SUMMARY: Rapid virological response (RVR), or undetectable plasma hepatitis C virus (HCV) RNA at 4 weeks after starting treatment with pegylated interferon plus ribavirin, has been confirmed as a good indicator of which patients will go on to achieve sustained virological response (SVR) at 6 months after completion of therapy, according to a review article published in the June 2010 issue of Alimentary Pharmacology and Therapeutics.

By Liz Highleyman

Standard treatment for chronic hepatitis C using pegylated interferon (Pegasys or PegIntron) plus ribavirin produces sustained response -- considered to be a cure -- about half the time, with HCV genotypes 2 and 3 (treated for 24 week) showing better response rates than hard-to-treat genotypes 1 or 4 (treated for 48 weeks).

Treatment is expensive and can cause difficult side effects, however, so it is useful to have an early indicator to enable patients to stop treatment that likely will not turn out to be successful.

F. Fred Poordad from Cedars-Sinai Medical Center in Los Angeles and colleagues collected data from previous published clinical trial reports in order to evaluate the predictive value of RVR as an indicator of SVR and viral relapse.


Data supported a 24-week regimen for HCV genotype 1 patients who achieved RVR.
The positive predictive value -- or how often RVR accurately predicted SVR -- was 77.8% for patients treated for 24 weeks versus 85.7% for those treated for 48 weeks, not a significant difference.
However, lack of RVR among genotype 1 patients "should not be viewed as a criterion for extending treatment duration beyond 48 weeks."
Negative predictive values -- or how often lack of RVR predicted failure to achieve SVR -- were 60.9% for genotype 1 patients treated for 48 weeks and 52.7% for those treated for 72 weeks, not a significant improvement with longer therapy.
Among people with HCV genotypes 2 or 3, RVR also had a high positive predictive value.
Negative predictive value, however, varied according to treatment duration, indicating that a 24-week regimen is warranted for genotype 2 or 3 patients who did not achieve RVR.

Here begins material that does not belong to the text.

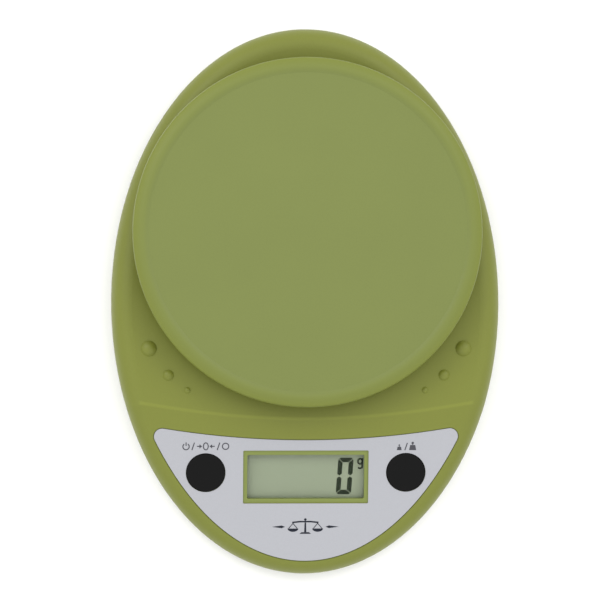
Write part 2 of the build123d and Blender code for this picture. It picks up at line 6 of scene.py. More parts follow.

Based on these findings, the study authors concluded, "The present analysis confirms RVR as a strong predictor of SVR that can be used to tailor treatment duration, but which also should be appreciated in the context of treatment duration and regimen."

Investigator affiliation: Hepatology and Liver Transplantation, Cedars-Sinai Medical Center, Los Angeles, CA.


FF Poordad. Review article: the role of rapid virological response in determining treatment duration for chronic hepatitis C. Alimentary Pharmacology and Therapeutics 31(12): 1251-1267 (Abstract). June 2010.